Minggu, 23 Maret 2014

Dendang Maut Belukaria Orkestar


Sebenarnya saya malas untuk menulis lagi tentang review seperti ini. Ya, saya sudah banyak mencoba menulis review seperti ini, hasilnya cukup monoton dan membosankan, selain itu kadang sesuatu yang saya rasakan tak bisa untuk sekedar diungkapkan dengan tulisan ataupun kata. Kadang saya merasa bahasa terlalu sempit untuk bisa mewakili kenyataan sebenarnya. Tetapi ini mungkin terasa seperti hutang jika saya tidak membuat review tentang band luar biasa asal Palembang, Semakbelukar. Saya ingat bahwa tujuan saya menulis adalah untuk menghindari kelupaan tentang apapun. Setidaknya ini layak ditulis karena sudah mengubah pandangan saya tentang suatu hal.

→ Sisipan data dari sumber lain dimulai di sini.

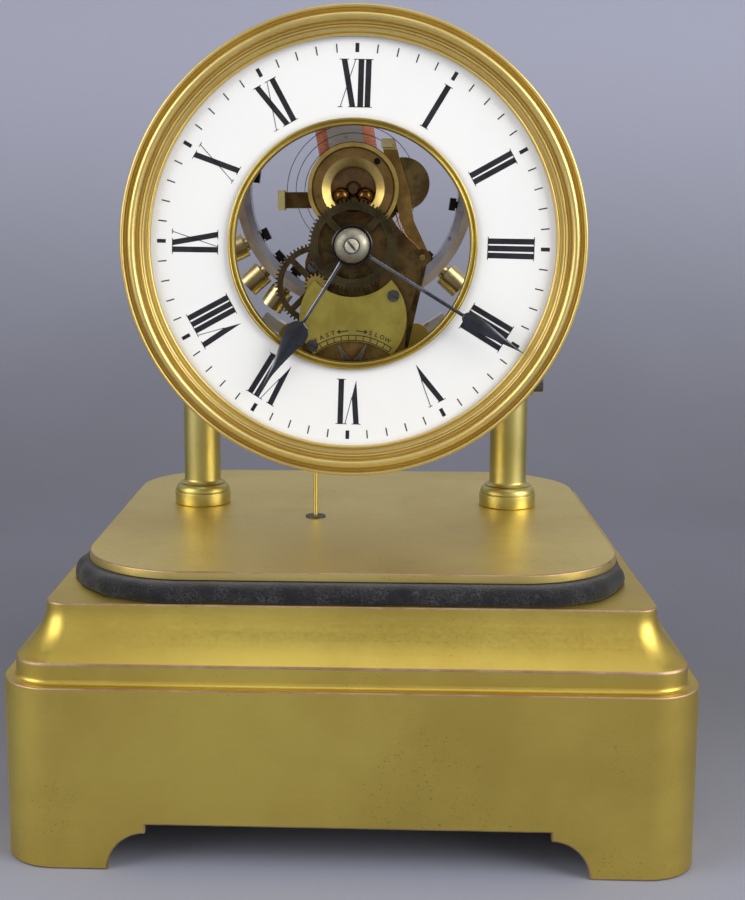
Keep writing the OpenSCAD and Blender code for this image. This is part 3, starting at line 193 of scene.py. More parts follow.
def loft(name: str, rings: Sequence[Sequence[Spot]], closed: bool = False,
         sharp: float = SHARP) -> Mesh:
    """Skin over rings of equal length, as one mesh.

    Args:
        name: Name of the mesh.
        rings: The outlines in their order.
        closed: Whether the last ring joins the first; else both ends are capped.
        sharp: Angle in degrees from which an edge stays sharp.

    Returns:
        The mesh.
    """
    total, count = len(rings), len(rings[0])
    faces: list[tuple[int, ...]] = []
    for k in range(total if closed else total - 1):
        low, high = k * count, ((k + 1) % total) * count
        for i in range(count):
            j = (i + 1) % count
            faces.append((low + i, low + j, high + j, high + i))
    if not closed:
        faces += [tuple(range(count)), tuple((total - 1) * count + i for i in range(count))]
    return mesh_of(name, [p for ring in rings for p in ring], faces, sharp)


def prism(name: str, loop: Loop, low: float, high: float) -> Mesh:
    """Straight prism along Z from an outline in X and Y."""
    return loft(name, [[(x, y, z) for x, y in loop] for z in (low, high)])


def sheet_of(name: str, loop: Loop, front: float, back: float) -> Mesh:
    """Flat piece from an outline in X and Z, filled along Y."""
    return loft(name, [[(x, y, z) for x, z in loop] for y in (front, back)])


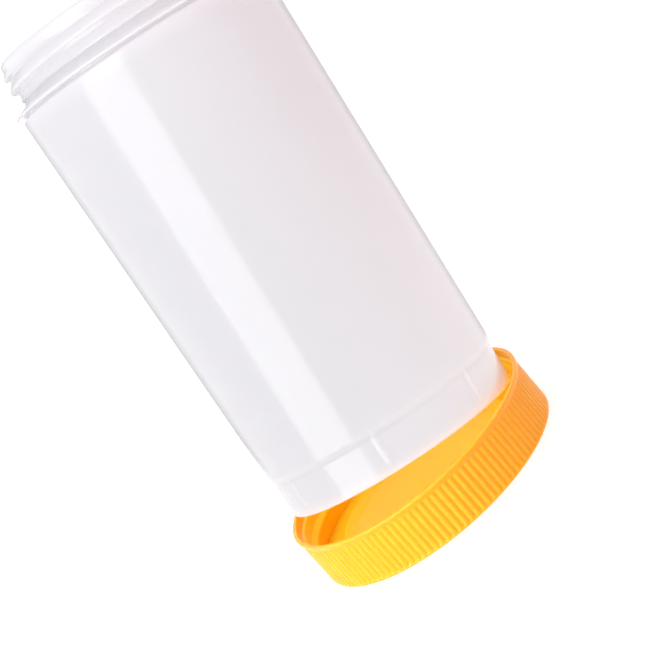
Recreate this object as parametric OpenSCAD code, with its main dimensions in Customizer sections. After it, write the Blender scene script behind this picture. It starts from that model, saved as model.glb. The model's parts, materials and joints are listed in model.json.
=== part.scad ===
// Wide-mouth screw-cap bottle with its base pushed, tilted, into the upturned screw cap.
// Frame: millimetres. Origin at the centre of the cap's closed outer face, which lies on
// the table. +Z is the cap's axis, up through its open end. The bottle leans towards +Y.

/* [Bottle] */
// Height of the bottle from its foot to its lip, along its own axis
bottle_h = 174.5; // [120:0.5:260]
// Diameter over the neck thread, which every fit of cap and foot follows
neck_d = 88.7; // [50:0.1:120]
// Height of the narrow foot band under the small step in the body
foot_h = 14.4; // [8:0.1:30]
// Height of the neck above the shoulder
neck_h = 19.1; // [15:0.1:30]
// Widening of the body on each side, in degrees
draft = 1.23; // [0.5:0.01:3]
// Step outward from foot band to body, on each side
step_out = 1.1; // [0.4:0.1:3]
// Height over which the step runs
step_h = 1.8; // [0.6:0.1:4]
// Wall thickness of the blown body
wall = 1.3; // [0.8:0.1:3]
// Thickness of the bottle's bottom
bottom_t = 1.8; // [1:0.1:4]
// How far the middle of the bottom is pushed up
push_up = 2.2; // [0.5:0.1:5]
// Radius of the rounding where body meets neck
shoulder_r = 1.6; // [0.5:0.1:3]
// Radius of the rounding at the foot's edge
heel_r = 0.8; // [0.3:0.1:1.5]
// Height of the groove between shoulder and collar bead
groove_h = 1.2; // [0.9:0.1:3]

/* [Foot ribs] */
// Number of short upright ribs around the foot band
foot_ribs = 7; // [4:1:24]
// Turn of the first rib from +X, in degrees
foot_rib_turn = -12; // [-30:0.5:30]
// Width of one foot rib
foot_rib_w = 1.8; // [0.6:0.1:3]
// How far a foot rib stands out
foot_rib_out = 0.3; // [0.2:0.05:0.7]
// Height of a rib's lower end above the foot
foot_rib_low = 3.4; // [1.5:0.1:5]

/* [Neck thread] */
// Rise of the thread in one turn
pitch = 5.08; // [3:0.01:8]
// Depth of the neck thread
thread_deep = 2.35; // [1.2:0.05:3]
// Turns of thread on the neck
neck_turns = 2.1; // [1:0.1:2.1]
// Reach of the collar bead beyond the top of the body
bead_out = 1.27; // [0.5:0.01:5]

/* [Cap] */
// Height of the cap
cap_h = 18.5; // [14:0.1:30]
// Thickness of the cap's closed end
cap_floor = 1.8; // [1:0.1:3]
// Thickness of the cap's skirt under its grip ribs
skirt_t = 1.35; // [0.8:0.05:3]
// Number of grip ribs around the skirt
grips = 120; // [60:4:160]
// Depth of the grooves between the grip ribs
grip_deep = 0.5; // [0.2:0.05:1]
// Height of the plain band under the grip ribs, at the closed end
band_h = 0.9; // [0.6:0.1:3]
// How far the rim stands proud of the grip ribs
rim_out = 0.45; // [0.1:0.05:1]
// Height of the plain rim at the open end
rim_h = 1.5; // [0.8:0.1:3]
// Radius of the rounding at the closed end
cap_edge = 0.5; // [0.3:0.1:1.6]
// Height of the widened mouth of the cap, above its thread
lead_h = 3.6; // [1:0.1:4]

/* [Sealing disc] */
// Thickness of the sealing wad, a moulded disc that lies in the cap
wad_t = 1.5; // [0.8:0.1:3]
// Space between the wad and the lower end of the cap's thread
wad_free = 1.2; // [0.4:0.1:3]
// Width of the slope on the inner side of the wad's raised ring
ring_slope = 4.3; // [2:0.1:10]
// Share of the bottle's push-up that the raised ring fills
ring_share = 0.64; // [0.2:0.02:0.8]

/* [Fit and pose] */
// Play between neck thread and cap wall, on each side
neck_play = 0.3; // [0.2:0.05:0.8]
// Play between the cap's thread and the root of the neck, on each side
thread_play = 0.95; // [0.4:0.05:1.5]
// Play between the cap's thread and the foot band, on each side
foot_play = 0.95; // [0.7:0.05:1.5]
// Gap left where one piece rests on another
seat_gap = 0.3; // [0.1:0.05:0.5]
// Play between the wad's raised ring and the bottle's pushed-up bottom, on each side
ring_play = 1.45; // [0.5:0.05:3]
// Lean of the bottle in the cap at rest, in degrees
lean = 13.88; // [0:0.01:16]
// Depth of the foot's low edge under the cap's rim at rest
hooked = 10.65; // [6:0.05:12]

/* [Hidden] */
e = 0.01;
neck_r = neck_d/2;
root_r = neck_r - thread_deep;
cap_in = neck_r + neck_play;
cap_rib_root = cap_in + skirt_t;
cap_out = cap_rib_root + grip_deep;
rim_r = cap_out + rim_out;
cap_crest = root_r + thread_play;
foot_r = cap_crest - foot_play;
body_r0 = foot_r + step_out;
shoulder_z = bottle_h - neck_h;
body_r1 = body_r0 + (shoulder_z - foot_h)*tan(draft);
groove_z = shoulder_z + groove_h;
groove_r = body_r1 - shoulder_r - 0.4;
bead_r = body_r1 + bead_out;
neck_z = groove_z + 4.4;
neck_in = root_r - wall - 0.2;
foot_wall = wall + 0.2;
rise_r = foot_r - 4.8;
crest_flat = 0.5;
flank = 3.2;
thread_z = bottle_h - 4.3;
cap_thread_z = cap_h - 5.0;
cap_top_z = cap_thread_z + 1.9;
lead_out = 0.4*(rim_r - cap_in);
wad_r = cap_in - 0.35;
wad_z = cap_floor + seat_gap;
ring_r = rise_r - ring_play;
ring_up = ring_share*push_up;
cap_turns = (cap_thread_z - 1.6 - wad_z - wad_t - wad_free)/pitch;
low_z = cap_h - hooked;
low_y = cap_crest - seat_gap/cos(lean) - (cap_top_z - low_z)*tan(lean);
base_y = low_y - foot_r*cos(lean);
base_z = low_z + foot_r*sin(lean);

// A thread ridge: the section is swept up a right-hand helix and sinks away at both ends.
// sec holds [reach, height] points, reach 0 at the wall and 1 at the crest.
module ridge(wall_r, crest_r, sink, sec, turns, z_end, a_end) {
    steps = ceil(turns*48);
    n = len(sec);
    fade = 5;
    function grow(i) = min(1, min(i, steps - i)/fade);
    function at(i, p) = let (
        a = a_end - (steps - i)*7.5,
        z = z_end - (steps - i)*7.5/360*pitch,
        r = p[0] < 0 ? wall_r + sink : wall_r + (crest_r - wall_r)*p[0]*grow(i)
                                       + sink*0.6*(1 - grow(i)))
        [r*cos(a), r*sin(a), z + p[1]];
    pts = [for (i = [0:steps]) for (p = sec) at(i, p)];
    sides = [for (i = [0:steps - 1]) for (j = [0:n - 1]) let (
        a = i*n + j, b = i*n + (j + 1)%n, c = a + n, d = b + n)
        each [[a, b, d], [a, d, c]]];
    ends = [for (j = [1:n - 2]) each [[0, j + 1, j],
        [steps*n, steps*n + j, steps*n + j + 1]]];
    inward = sink > 0;
    all = concat(sides, ends);
    polyhedron(points = pts, faces = inward ? [for (t = all) [t[2], t[1], t[0]]] : all);
}

// Points of an arc about [x, z], from angle a to angle b.
function arc(x, z, r, a, b, n = 4) =
    [for (i = [0:n]) let (t = a + (b - a)*i/n) [x + r*cos(t), z + r*sin(t)]];

// Outline of the bottle wall, foot to lip and back down inside.
module bottle_outline() {
    c = shoulder_r;
    lip_r = root_r + 0.7;
    polygon(concat(
        [[0, push_up], [rise_r, push_up], [rise_r + 1.4, 0]],
        arc(foot_r - heel_r, heel_r, heel_r, -90, 0),
        [for (t = [0:30:180])
            [foot_r + step_out*(1 - cos(t))/2, foot_h + step_h*(t/180 - 0.5)]],
        arc(body_r1 - c, shoulder_z - c, c, 0, 90, 5),
        arc(groove_r + 0.3, shoulder_z + 0.3, 0.3, 270, 180, 3),
        arc(groove_r + 0.3, groove_z - 0.3, 0.3, 180, 90, 3),
        arc(bead_r - 0.3, groove_z + 0.3, 0.3, -90, 60, 3), arc(root_r + 2.6, neck_z, 2.6, 225, 180),
        [[root_r, bottle_h - 3.9]], arc(lip_r - 1, bottle_h - 1, 1, 0, 90),
        arc(neck_in + 0.4, bottle_h - 0.4, 0.4, 90, 180, 3),
        [[neck_in, groove_z], [neck_in + 0.3, shoulder_z]],
        arc(body_r1 - wall - 4, shoulder_z - 5.4, 4, 60, 0),
        [[body_r0 - wall, foot_h + step_h], [foot_r - foot_wall, foot_h - step_h/2]],
        arc(foot_r - foot_wall - 1.2, bottom_t + 1.4, 1.2, 0, -90),
        [[rise_r + 0.2, push_up + bottom_t], [0, push_up + bottom_t]]));
}

module foot_rib() {
    translate([foot_r - 0.3, 0, foot_rib_low]) linear_extrude(foot_h - foot_rib_low)
        polygon([for (t = [-90:22.5:90]) [(foot_rib_out + 0.3)*cos(t), foot_rib_w/2*sin(t)]]);
}

module bottle() {
    color([0.93, 0.92, 0.93, 0.6])
    translate([0, base_y, base_z]) rotate([-lean, 0, 0]) {
        rotate_extrude($fn = 96) bottle_outline();
        for (i = [0:foot_ribs - 1]) rotate([0, 0, foot_rib_turn + i*360/foot_ribs]) foot_rib();
        ridge(root_r, neck_r, -0.5,
              [[-1, -0.1], [1, 0], [1, crest_flat], [-1, crest_flat + flank]],
              neck_turns, thread_z + 0.35, 242);
    }
}

module grip_outline() {
    s = 360/grips;
    polygon([for (i = [0:grips - 1], p = [[-0.32, cap_rib_root], [-0.14, cap_out],
                                          [0.14, cap_out], [0.32, cap_rib_root]])
        [p[1]*cos((i + p[0])*s), p[1]*sin((i + p[0])*s)]]);
}

// Solid of revolution that rounds the edge of the closed end.
module rounded_end() {
    full = cap_out + 0.05;
    rotate_extrude($fn = 96) polygon(concat(
        [[0, 0]], arc(full - cap_edge, cap_edge, cap_edge, -90, 0),
        [[full, cap_h - rim_h/2], [0, cap_h - rim_h/2]]));
}

module rim() {
    low = cap_h - rim_h;
    rotate_extrude($fn = 96) polygon(concat(
        [[cap_in - 1, low - 1.4], [cap_rib_root - 0.4, low - 1.4]],
        arc(rim_r - 0.3, low + 0.35, 0.3, -60, 0, 3), arc(rim_r - 0.35, cap_h - 0.35, 0.35, 0, 90),
        [[cap_in - 1, cap_h]]));
}

module cap_hollow() {
    rotate_extrude($fn = 96) polygon(concat(
        [[0, cap_floor], [cap_in, cap_floor], [cap_in, cap_h - lead_h],
         [cap_in + lead_out, cap_h - lead_h + 0.5]],
        arc(cap_in + lead_out + 0.3, cap_h - 0.3, 0.3, 180, 90, 3),
        [[cap_in + lead_out + 0.3, cap_h + 0.1], [0, cap_h + 0.1]]));
}

module cap() {
    color([0.98, 0.74, 0.1]) {
        difference() {
            union() {
                intersection() {
                    union() {
                        linear_extrude(cap_h - rim_h/2) grip_outline();
                        cylinder(h = band_h, r = cap_out + 0.02, $fn = 96);
                    }
                    rounded_end();
                }
                rim();
            }
            cap_hollow();
        }
        ridge(cap_in, cap_crest, 0.5,
              [[-1, -1.6], [1, -0.2], [1, 0.7], [-1, 2.2]],
              cap_turns, cap_thread_z, 150);
    }
}

// A disc with a raised ring, which goes under the bottle's pushed-up bottom.
module sealing_wad() {
    k = 0.4*ring_up;
    color([1.0, 0.72, 0.2])
    translate([0, 0, wad_z]) rotate_extrude($fn = 96) polygon(concat(
        [[0, 0]], arc(wad_r - 0.2, 0.2, 0.2, -90, 0, 3), arc(wad_r - 0.2, wad_t - 0.2, 0.2, 0, 90, 3),
        [[ring_r + 0.4, wad_t]], arc(ring_r - k, wad_t + ring_up - k, k, 0, 90),
        [for (t = [30:30:180])
            [ring_r - k - ring_slope*t/180, wad_t + ring_up*(1 + cos(t))/2]],
        [[0, wad_t]]));
}

cap();
sealing_wad();
bottle();
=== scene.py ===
"""Looks of a wide-mouth bottle whose foot stands, tilted, in its upturned screw cap.

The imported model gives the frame: metres, the cap's closed end on the floor, +Z up through the
cap. Sizes of the mouldings are in millimetres, as on a maker's drawing.
"""

import json
import logging
import math
from collections.abc import Callable, Sequence
from dataclasses import dataclass, field
from enum import Enum

import bpy
from mathutils import Matrix, Vector


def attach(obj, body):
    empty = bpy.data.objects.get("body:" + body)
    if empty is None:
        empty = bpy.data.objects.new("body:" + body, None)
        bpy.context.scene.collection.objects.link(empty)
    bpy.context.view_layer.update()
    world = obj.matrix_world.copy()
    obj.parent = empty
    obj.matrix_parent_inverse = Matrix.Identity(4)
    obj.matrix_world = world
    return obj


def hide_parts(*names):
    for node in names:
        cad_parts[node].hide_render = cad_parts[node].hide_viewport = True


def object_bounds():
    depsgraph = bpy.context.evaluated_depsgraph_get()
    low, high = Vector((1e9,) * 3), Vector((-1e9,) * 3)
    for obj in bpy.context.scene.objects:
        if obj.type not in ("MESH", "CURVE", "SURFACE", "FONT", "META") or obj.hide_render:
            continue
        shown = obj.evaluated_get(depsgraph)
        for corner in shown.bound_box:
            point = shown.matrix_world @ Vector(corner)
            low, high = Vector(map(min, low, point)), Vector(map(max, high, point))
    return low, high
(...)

Sebelumnya saya tak pernah suka dengan aliran musik melayu. Alasannya memang terlalu dangkal saat itu untuk menilai musik melayu dari media yang mengecap band-band  yang beredar dipasaran, yang memenuhi layar kaca setiap pagi di acara musik, yang telah membuat citra musik melayu bagi saya menjadi buruk. Band-band melayu mainstream yang seragam dan cengeng  adalah sebuah keboborokan yang dipelihara. Dan Semakbelukar adalah sebuah anomali mungkin, jika mungkin melayu yang sejati itu relatif bagi setiap orang. Semakbelukar adalah sebuah penawar dari semua itu, semacam relevation yang pas diujung senja tiba dan keheningan beranjak.

Bagi saya mereka cukup bangsat untuk sebuah band yang mulai dikenal, malah kemudian mereka memutuskan untuk bubar.  Entahlah apapun alasan mereka dalam keputusan ini, yang jelas mereka telah membuat banyak orang kecewa dan bertanya-tanya. Kenapa harus bubar sekarang.

Saya banyak menangkap lirik lagu mereka adalah merujuk kepada kritik sosial. Kritik sosial yang dikemas dengan luar biasa dan cadas. Lewat metafora-metafora kata yang saya yakin dibutuhkan waktu dan proses kreatif yang mumpuni sebagai sebuah pemberontakan. Semakbelukar memang eksotis, secara visual saja melihat alat musik musik yang mereka gunakan adalah terlampau sederhana. Siapa sangka gong kecil yang banyak dipakai tukang es keliling ini adalah bagian dari musik mereka.

Ketika David Hersya mulai melantunkan suara, saya pun luruh merendah menikmati lantunan yang lebih mirip muadzin saat adzan ini. pada lagu Kalimat Satu yang dimulai dengan permainan akordeon lalu dentuman gendang yang teratur. Ketika kita sudah bosan dengan musik yang ada saat ini, Semakbelukar adalah kesempatan yang bagus untuk Anda menikmati dendang ringan yang mendayu-dayu. Mereka sama sekali tidak terlihat njlimet dan berskill tinggi. Cukup sederhana untuk sebuah band, kesederhanaan yang justru mungkin saja bisa memunculkan sesuatu yang lebih rumit jika kita menyimak mereka dengan lebih dalam.

Kalian tahu bahwa tampilan luar selalu menipu kan? Semakbelukar memang terlihat biasa-biasa saja. Sebelum saya menemukan bahwa ada sesuatu yang menarik dari band ini. Pada saat semua manusia bisa dibilang menuju ke arah yang semakin modern. Mereka malah memilih hal yang sangat kuno dan tradisional, dan mungkin ini yang luput dari kita. Ternyata sesuatu yang kuno itu terasa lebih modern dari apa yang disebut modern itu sendiri.

Namun, saya juga tidak begitu yakin itu satu-satunya alasan, barangkali sebagian dari kita hanya sedang bosan dengan musik saat ini yang sudah terlampau  biasa untuk telinga kita dan kita sekedar mencari alternatif lain dalam rangka pelarian untuk membunuh kebosanan itu. Saya tidak tahu, setidaknya itu adalah hal yang masih abu-abu. Saya memang belum yakin bahwa mendengarkan Semakbelukar adalah sebuah pengalaman religius, saya belum yakin. Entahlah setidaknya saya selalu punya waktu menikmati dendang mereka lewat earphone yang terpasang dilaptop.